Adzan Pertama Pada Hari Jumat |
Pertanyaan
Apakah azan pertama pada hari Jumat bidah?
Jawaban
Rasulullah Shallallahu `Alaihi Wa Sallam bersabda,
“Hendaklah kalian berpegang teguh pada sunahku dan sunah para Khulafaur Rasyidin yang mendapat petunjuk setelahku. Gigitlah sunah itu dengan geraham kalian (maksudnya, peganglah jangan sampai terlepas).”
Azan pada hari Jumat yang paling awal adalah saat imam telah berada di atas mimbar. Ini berlaku pada zaman Nabi Shallallahu `Alaihi wa Sallam, Abu Bakar, dan Umar radhiyallahu `anhuma.
Kemudian pada masa khilafah Utsman, saat jumlah kaum Muslimin semakin banyak, dia memerintahkan agar dikumandangkan adzan pertama pada hari Jumat–seperti sekarang ini. Ini bukanlah bidah karena ada perintah dari Nabi Shallallahu `Alaihi wa Sallam untuk mengikuti sunah Khulafaur Rasyidin.

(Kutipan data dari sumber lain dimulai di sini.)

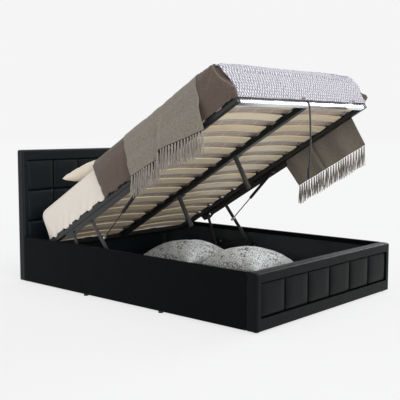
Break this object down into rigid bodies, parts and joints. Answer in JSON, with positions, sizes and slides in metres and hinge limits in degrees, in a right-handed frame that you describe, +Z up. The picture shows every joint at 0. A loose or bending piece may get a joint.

Hal ini sebagaimana dijelaskan di dalam sebuah hadits yang diriwayatkan oleh Bukhari, an-Nasa’i, Tirmidzi, Ibnu Majah, dan Abu Dawud. Redaksinya hadits berikut ini mengikuti Abu Dawud. Dari Ibnu Syihab yang menerima riwayat hadits Al-Sa’ib bin Yazid bahwa
“Pada awalnya, adzan hari Jumat dikumandangkan saat imam telah duduk di atas mimbar. Ini berlaku di masa Nabi Shallallahu `Alaihi wa Sallam, Abu Bakar, dan Umar radhiyallahu `anhuma. Kemudian, pada masa pemerintahan Utsman, ketika jumlah kaum Muslimin semakin banyak, dia memerintahkan agar dikumandangkan adzan ketiga pada hari Jumat. Maka, dikumandangkanlah adzan ketiga di Zaura`. Itulah yang berlaku setelahnya.”
Hal ini dikomentari oleh al-Qasthalani ketika membuat kitab ulasan dari Shahih Bukhari mengenai hadits ini, bahwa adzan yang ditambah oleh Utsman adalah ketika masuk waktu Zuhur.
Disebut sebagai “adzan ketiga” karena ini merupakan tambahan dari adzan yang dikumandangkan ketika imam di atas mimbar, dan iqamah. Dalam hal ini, iqamah disebut adzan karena disamakan dengan panggilan shalat secara umum, yang di dalamnya sama-sama terdapat pemberitahuan untuk melakukan shalat.
Tambahan adzan ini adalah hasil ijtihad Utsman, ketika jumlah kaum Muslimin semakin banyak. Ini disetujui oleh seluruh sahabat dengan diamnya mereka tanpa adanya pengingkaran, sehingga menjadi ijma` sukuti dari mereka.
Wabillahittaufiq, wa Shallallahu `ala Nabiyyina Muhammad wa Alihi wa Shahbihi wa Sallam.